Material:

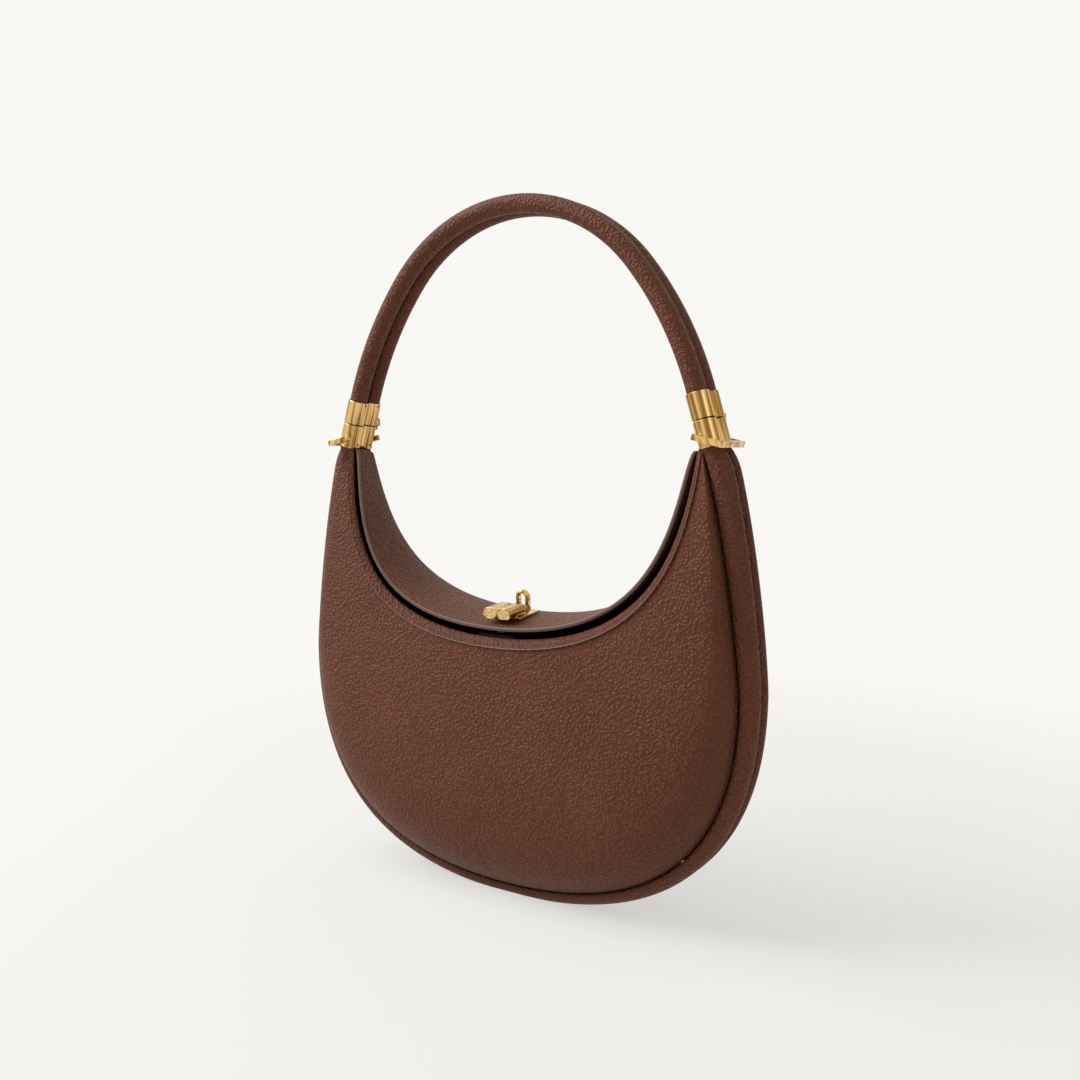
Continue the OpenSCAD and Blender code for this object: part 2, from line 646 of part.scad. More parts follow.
// Handle path: straight in each end, then a long side curve, then the top curve
path_x = end_half_w - end_l * sin(lean);
path_z = end_l * cos(lean);
side_centre = [path_x - side_r * cos(lean), path_z - side_r * sin(lean)];
top_start = 90 - top_half_angle;
top_r = side_r + side_centre[0] / cos(top_start);
top_centre_z = side_centre[1] + (side_r - top_r) * sin(top_start);
plug_l = socket_d - fit;
core_r = tube_r - tube_t;

// Stops along the handle from right to left: a point and the angle of its outward direction
function on_arc(centre, r, a) = [centre + r * [cos(a), sin(a)], a];
function flipped(stop) = [[-stop[0][0], stop[0][1]], 180 - stop[1]];
side_stops = [for (i = [0 : side_n]) on_arc(side_centre, side_r, mix(lean, top_start, i / side_n))];
right_stops = concat([[side_stops[0][0] - up * plug_l, lean]], side_stops);
top_stops = [for (i = [1 : top_n - 1])
    on_arc([0, top_centre_z], top_r, mix(top_start, 180 - top_start, i / top_n))];
handle_stops = concat(right_stops, top_stops,
    [for (i = [len(right_stops) - 1 : -1 : 0]) flipped(right_stops[i])]);
function tube_rings(at, r) = [for (stop = handle_stops) [for (i = [0 : tube_sides - 1])
    let (a = 360 * i / tube_sides, q = stop[0] + r * cos(a) * [cos(stop[1]), sin(stop[1])])
    [q[0], at + r * sin(a), q[1]]]];

// Hollow sweep between two rows of rings
module pipe(outer, inner) {
    rows = len(outer);
    cols = len(outer[0]);
    count = rows * cols;
    function at(r, c) = r * cols + c % cols;
    skin = [for (r = [0 : rows - 2], c = [0 : cols - 1]) each [
        [at(r, c), at(r + 1, c), at(r + 1, c + 1)],
        [at(r, c), at(r + 1, c + 1), at(r, c + 1)]]];
    bore = [for (f = skin) [f[2] + count, f[1] + count, f[0] + count]];
    last = rows - 1;
    ends = [for (c = [0 : cols - 1]) each [
        [at(0, c), at(0, c + 1), at(0, c + 1) + count],
        [at(0, c), at(0, c + 1) + count, at(0, c) + count],
        [at(last, c + 1), at(last, c), at(last, c) + count],
        [at(last, c + 1), at(last, c) + count, at(last, c + 1) + count]]];
    polyhedron([for (ring = concat(outer, inner)) each ring], concat(skin, bore, ends));
}
module handle_tube(at) color(leather) raised()
    pipe(tube_rings(at, tube_r), tube_rings(at, core_r));
module handle_core(at) color(suede) raised() loft(tube_rings(at, core_r - fit));
module front_handle_tube() handle_tube(-lobe_y);
module back_handle_tube() handle_tube(lobe_y);
module front_handle_core() handle_core(-lobe_y);
module back_handle_core() handle_core(lobe_y);
module handle_seam() color(leather) raised() {
    translate([0, 0, top_centre_z]) rotate([90, 0, 0]) rotate([0, 0, top_start])
        rotate_extrude(angle = 2 * top_half_angle) translate([top_r, 0]) seam_profile();
    for (end = [-1, 1]) mirrored(end)
        translate([side_centre[0], 0, side_centre[1]]) rotate([90, 0, 0]) rotate([0, 0, lean])
            rotate_extrude(angle = top_start - lean) translate([side_r, 0]) seam_profile();
}
module seam_profile() square([tube_r, 2 * handle_seam_half_t], center = true);

front_panel();
back_panel();
front_gusset_roll();
back_gusset_roll();
gusset_seam();
front_lining();
back_lining();
gusset_lining();
front_facing();
closure_tab();
tab_magnet();
flap_root();
flap();
flap_lining();
flap_magnet();
clasp_plate();
clasp_backing();
clasp_rivets();
clasp_arch();
latch_pin();
latch();
latch_end_caps();
left_neck_core();
right_neck_core();
left_body_ferrule();
right_body_ferrule();
body_ferrule_screws();
left_ring_pin();
right_ring_pin();
left_strap_ring();
right_strap_ring();
left_hinge_pin();
right_hinge_pin();
left_handle_ferrule();
right_handle_ferrule();
handle_ferrule_screws();
front_handle_tube();
back_handle_tube();
front_handle_core();
back_handle_core();
handle_seam();
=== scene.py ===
import math

import bmesh
import bpy
from mathutils import Matrix, Vector


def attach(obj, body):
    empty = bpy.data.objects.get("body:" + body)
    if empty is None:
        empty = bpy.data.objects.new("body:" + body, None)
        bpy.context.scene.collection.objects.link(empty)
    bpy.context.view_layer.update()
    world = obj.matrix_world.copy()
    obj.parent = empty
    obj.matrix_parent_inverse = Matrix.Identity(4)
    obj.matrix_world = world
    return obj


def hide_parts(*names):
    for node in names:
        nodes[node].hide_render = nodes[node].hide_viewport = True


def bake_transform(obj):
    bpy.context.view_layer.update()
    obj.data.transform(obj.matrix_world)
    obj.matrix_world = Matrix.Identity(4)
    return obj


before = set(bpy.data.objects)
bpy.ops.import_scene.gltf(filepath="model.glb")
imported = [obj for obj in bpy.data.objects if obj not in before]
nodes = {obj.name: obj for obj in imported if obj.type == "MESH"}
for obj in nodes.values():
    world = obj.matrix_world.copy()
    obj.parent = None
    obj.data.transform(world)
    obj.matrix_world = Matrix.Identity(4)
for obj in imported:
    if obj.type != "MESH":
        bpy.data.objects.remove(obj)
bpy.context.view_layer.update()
mm = 0.001

# outlines of the bag in millimetres, measured from the level of the handle ends
bagShape = {
    "groundToEnds": 256.9,
    "endHalfWidth": 122.3,
    "bellyHalfWidth": 141.2,
    "bellyDrop": 128.4,
    "panelDrop": 251.4,
    "mouthDrop": 110.6,
    "backRise": 10.3,
    "mouthHalfDepth": 26.0,
    "gussetHalfDepth": 12.0,
    "endHalfDepth": 10.4,
    "panelSwell": 20.0,
    "panelThickness": 3.2,
    "liningThickness": 0.8,
    "rollOut": 7.5,
    "rollEndOut": 11.5,
    "rollShoulder": 3.2,
    "seamOut": 3.0,
    "clearance": 0.3,
    "lean": math.radians(16.5),
    "lobeRadius": 6.2,
    "lobeY": 5.7,
}
# how the outlines bend, as shares of those sizes and as powers
outlineShares = {
    "belly": 0.45,
    "tip": 0.52,
    "tipWidth": 0.14,
    "grooveTop": (0.432, 0.954),
    "grooveLow": (0.373, 0.9),
    "mouth": (-0.032, 0.406, 0.908),
    "mouthStart": 0.002,
    "swell": (1.6, 9.0),
    "swellWidth": 0.8,
    "slopeStep": 0.01,
    "shoulder": 0.04,
    "shoulderPower": 2.2,
    "horn": 0.3,
    "hornPower": 1.3,
}
mouthEnds = 1 - outlineShares["mouthStart"]


def mix(a, b, f):
    return a + (b - a) * f


def ease(s):
    return math.sin(math.pi / 2 * s)


def bezier(p, f):
    g = 1 - f
    return p[0] * g ** 3 + p[1] * (3 * g * g * f) + p[2] * (3 * g * f * f) + p[3] * f ** 3


def turns(sides):
    return [math.tau * i / sides for i in range(sides)]


up = Vector((-math.sin(bagShape["lean"]), math.cos(bagShape["lean"])))
outward = Vector((math.cos(bagShape["lean"]), math.sin(bagShape["lean"])))
endPoint = Vector((bagShape["endHalfWidth"], 0))
bodyTip = endPoint - up * 2 * bagShape["clearance"]
outerTip = bodyTip - outward * bagShape["lobeRadius"] * outlineShares["tip"]
innerTip = outerTip - outward * bagShape["lobeRadius"] * outlineShares["tipWidth"]
bellyPoint = Vector((bagShape["bellyHalfWidth"], -bagShape["bellyDrop"]))
grooveTop = [
    outerTip,
    outerTip - up * bagShape["bellyDrop"] * outlineShares["grooveTop"][0],
    Vector((bagShape["bellyHalfWidth"], -bagShape["bellyDrop"] * outlineShares["grooveTop"][1])),
    bellyPoint,
]
lowLevel = mix(bagShape["bellyDrop"], bagShape["panelDrop"], outlineShares["grooveLow"][0])
grooveLow = [
    bellyPoint,
    Vector((bagShape["bellyHalfWidth"], -lowLevel)),
    Vector((bagShape["bellyHalfWidth"] * outlineShares["grooveLow"][1], -bagShape["panelDrop"])),
    Vector((0, -bagShape["panelDrop"])),
]


def grooveHalf(s):
    split = outlineShares["belly"]
    if s < split:
        return bezier(grooveTop, s / split)
    return bezier(grooveLow, (s - split) / (1 - split))


def mouthHalf(s, drop):
    a, b, c = outlineShares["mouth"]
    return bezier([innerTip, Vector((innerTip.x * (1 + a), -drop * b)),
                   Vector((innerTip.x * c, -drop)), Vector((0, -drop))], s)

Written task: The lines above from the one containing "left_neck_core();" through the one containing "obj.matrix_world = world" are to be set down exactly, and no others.

Finished exercise:
left_neck_core();
right_neck_core();
left_body_ferrule();
right_body_ferrule();
body_ferrule_screws();
left_ring_pin();
right_ring_pin();
left_strap_ring();
right_strap_ring();
left_hinge_pin();
right_hinge_pin();
left_handle_ferrule();
right_handle_ferrule();
handle_ferrule_screws();
front_handle_tube();
back_handle_tube();
front_handle_core();
back_handle_core();
handle_seam();
=== scene.py ===
import math

import bmesh
import bpy
from mathutils import Matrix, Vector


def attach(obj, body):
    empty = bpy.data.objects.get("body:" + body)
    if empty is None:
        empty = bpy.data.objects.new("body:" + body, None)
        bpy.context.scene.collection.objects.link(empty)
    bpy.context.view_layer.update()
    world = obj.matrix_world.copy()
    obj.parent = empty
    obj.matrix_parent_inverse = Matrix.Identity(4)
    obj.matrix_world = world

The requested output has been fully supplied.